* [PROBLEM TO SOLVE]
Among the entries below, find how many lines carry the word "scene" and state only that figure.

--------

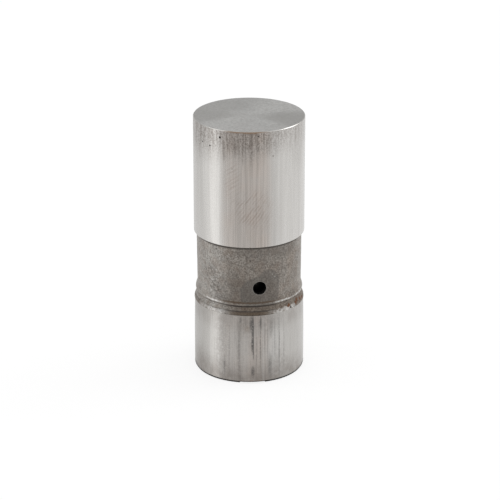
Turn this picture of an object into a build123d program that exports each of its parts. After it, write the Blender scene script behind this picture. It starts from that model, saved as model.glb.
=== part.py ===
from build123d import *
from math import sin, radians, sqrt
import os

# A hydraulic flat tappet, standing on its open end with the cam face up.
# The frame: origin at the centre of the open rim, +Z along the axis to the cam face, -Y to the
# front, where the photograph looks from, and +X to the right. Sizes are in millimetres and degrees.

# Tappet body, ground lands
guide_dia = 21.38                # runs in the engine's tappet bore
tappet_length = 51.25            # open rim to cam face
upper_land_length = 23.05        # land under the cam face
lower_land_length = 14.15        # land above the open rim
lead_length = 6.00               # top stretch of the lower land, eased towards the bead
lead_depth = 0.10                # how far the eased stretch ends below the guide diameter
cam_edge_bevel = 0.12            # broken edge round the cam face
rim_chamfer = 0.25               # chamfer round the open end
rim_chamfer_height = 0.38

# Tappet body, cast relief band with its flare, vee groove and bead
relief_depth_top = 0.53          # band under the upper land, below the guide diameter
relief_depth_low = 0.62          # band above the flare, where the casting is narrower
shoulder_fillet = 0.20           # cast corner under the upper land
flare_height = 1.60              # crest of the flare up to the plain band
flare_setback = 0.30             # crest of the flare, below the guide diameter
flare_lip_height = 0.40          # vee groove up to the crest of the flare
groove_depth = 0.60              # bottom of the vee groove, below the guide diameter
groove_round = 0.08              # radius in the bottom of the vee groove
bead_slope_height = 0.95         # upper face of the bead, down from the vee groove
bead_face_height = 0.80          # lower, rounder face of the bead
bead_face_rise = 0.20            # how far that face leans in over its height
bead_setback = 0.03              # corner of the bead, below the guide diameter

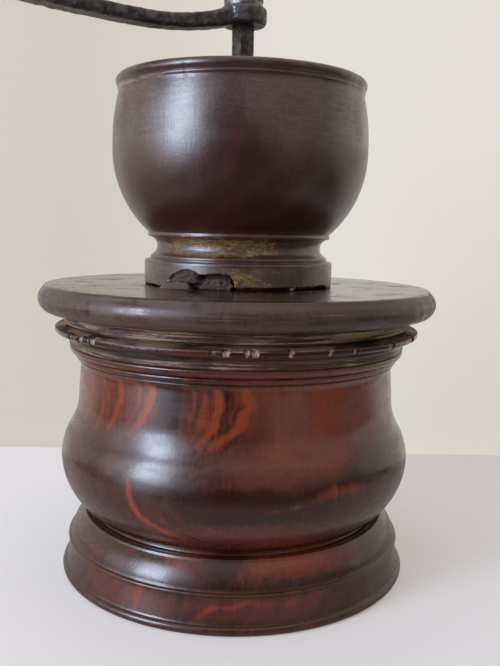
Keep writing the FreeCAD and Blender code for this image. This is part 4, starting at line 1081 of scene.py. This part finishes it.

--------

* [TASK RESULT]
2